■ **To be done**:
Gather up every line from the entries below that uses the word "scene".

(Scripts that build objects)
+---+
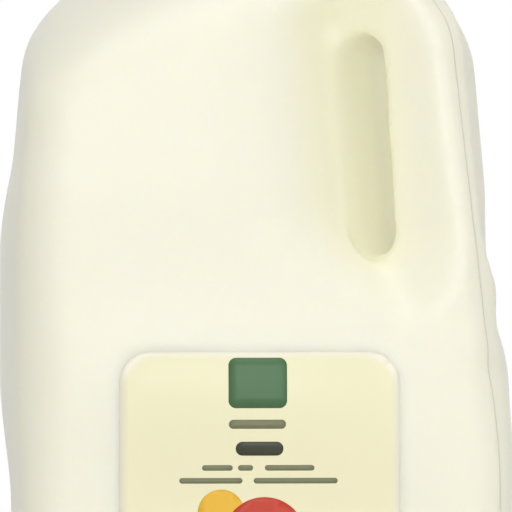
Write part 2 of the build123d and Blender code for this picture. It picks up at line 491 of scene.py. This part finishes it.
def merged_copy(node, name):
    """A merged copy of a CAD node's mesh, in place."""
    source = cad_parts[node]
    work = bmesh.new()
    work.from_mesh(source.data)
    bmesh.ops.remove_doubles(work, verts=work.verts, dist=MERGE_DISTANCE)
    mesh = bpy.data.meshes.new(name)
    work.to_mesh(mesh)
    work.free()
    return mesh


def tree_of(piece):
    """Search tree over a plain mesh piece."""
    return BVHTree.FromObject(piece, bpy.context.evaluated_depsgraph_get())


# ---------------------------------------------------------------- jug


def soften_tree():
    """Node tree that relaxes a skin, smooths its shading and gives it its material."""
    tree = bpy.data.node_groups.new("Soft Moulded Skin", "GeometryNodeTree")
    face = tree.interface
    face.new_socket("Geometry", in_out="INPUT", socket_type="NodeSocketGeometry")
    face.new_socket("Repeats", in_out="INPUT", socket_type="NodeSocketInt")
    face.new_socket("Plastic", in_out="INPUT", socket_type="NodeSocketMaterial")
    face.new_socket("Geometry", in_out="OUTPUT", socket_type="NodeSocketGeometry")
    nodes = tree.nodes
    start = nodes.new("NodeGroupInput")
    place = nodes.new("GeometryNodeInputPosition")
    blur = nodes.new("GeometryNodeBlurAttribute")
    blur.data_type = "FLOAT_VECTOR"
    move = nodes.new("GeometryNodeSetPosition")
    smooth = nodes.new("GeometryNodeSetShadeSmooth")
    real = nodes.new("GeometryNodeRealizeInstances")
    paint = nodes.new("GeometryNodeSetMaterial")
    end = nodes.new("NodeGroupOutput")
    link = tree.links.new
    link(start.outputs["Geometry"], move.inputs["Geometry"])
    link(place.outputs["Position"], blur.inputs["Value"])
    link(start.outputs["Repeats"], blur.inputs["Iterations"])
    link(blur.outputs["Value"], move.inputs["Position"])
    link(move.outputs["Geometry"], smooth.inputs["Geometry"])
    link(smooth.outputs["Geometry"], real.inputs["Geometry"])
    link(real.outputs["Geometry"], paint.inputs["Geometry"])
    link(start.outputs["Plastic"], paint.inputs["Material"])
    link(paint.outputs["Geometry"], end.inputs["Geometry"])
    return tree


def set_input(modifier, name, value):
    """Sets a node tree's input by the identifier of its socket."""
    for item in modifier.node_group.interface.items_tree:
        if item.item_type == "SOCKET" and item.in_out == "INPUT" and item.name == name:
            modifier[item.identifier] = value
            return
    raise RuntimeError(f"no input named {name}")


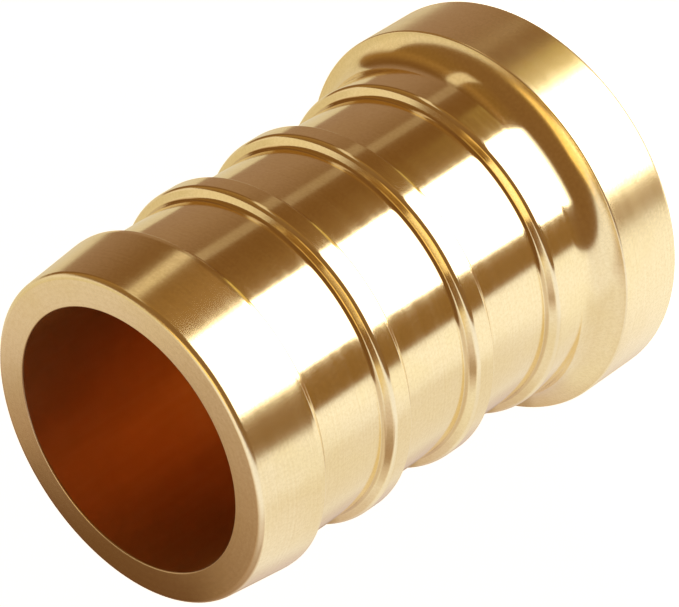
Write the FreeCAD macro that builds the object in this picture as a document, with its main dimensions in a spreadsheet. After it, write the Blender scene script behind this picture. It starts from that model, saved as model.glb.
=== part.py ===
"""Barbed end plug for 3/4 inch flexible tube, turned from one piece of brass.

The plug stands on the flat end of its hub, which lies on the XY plane. The tube pushes down over
the tip along the Z axis, past the tip's lead-in cone and three rings, to the flare under the hub.
"""

import FreeCAD, Part
import math
import os
import Sketcher

NODE = "plug_body"

# The driving dimensions, in millimetres apart from the ring count and the drill angle.
SIZES = {
    "overall_length": 26.5,  # flat end of the hub to the face of the tip
    "bore_radius": 6.55,
    "bore_depth": 20.5,  # from the tip's face to the start of the drill point
    "drill_angle": 118,  # included angle of the drill point, in degrees
    "neck_radius": 8.0,  # the body between the rings
    "crest_radius": 8.55,  # the top of the rings, which carries the tube
    "tip_front_radius": 8.15,  # the lead-in cone where it meets the tip's face
    "tip_length": 3.65,  # the tip's face to the back of its barb
    "tip_land": 0.2,  # straight stretch at the back of the lead-in cone
    "ring_count": 3,
    "ring_pitch": 5.6,
    "ring_land": 1.0,  # straight stretch on top of each ring
    "ring_ramp": 0.25,  # length of a ring's steep front, which faces the tip
    "hub_radius": 9.85,
    "hub_height": 3.75,
    "flare_rise": 0.35,  # height of the shallow cone from the hub's lip to the last ring's land
    "flare_radius": 1.65,  # concave curve between that cone and the last ring's land
    "hub_lip_radius": 0.1,
    "hub_rim_radius": 0.3,
    "tip_rim_radius": 0.3,
    "bore_rim_radius": 0.08,
    "ring_edge_radius": 0.27,  # front foot and front crest of the rings
    "barb_back_radius": 0.08,  # back crest of the tip and the rings
}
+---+
■ **Exercise result**:
Write part 2 of the build123d and Blender code for this picture. It picks up at line 491 of scene.py. This part finishes it.
Write the FreeCAD macro that builds the object in this picture as a document, with its main dimensions in a spreadsheet. After it, write the Blender scene script behind this picture. It starts from that model, saved as model.glb.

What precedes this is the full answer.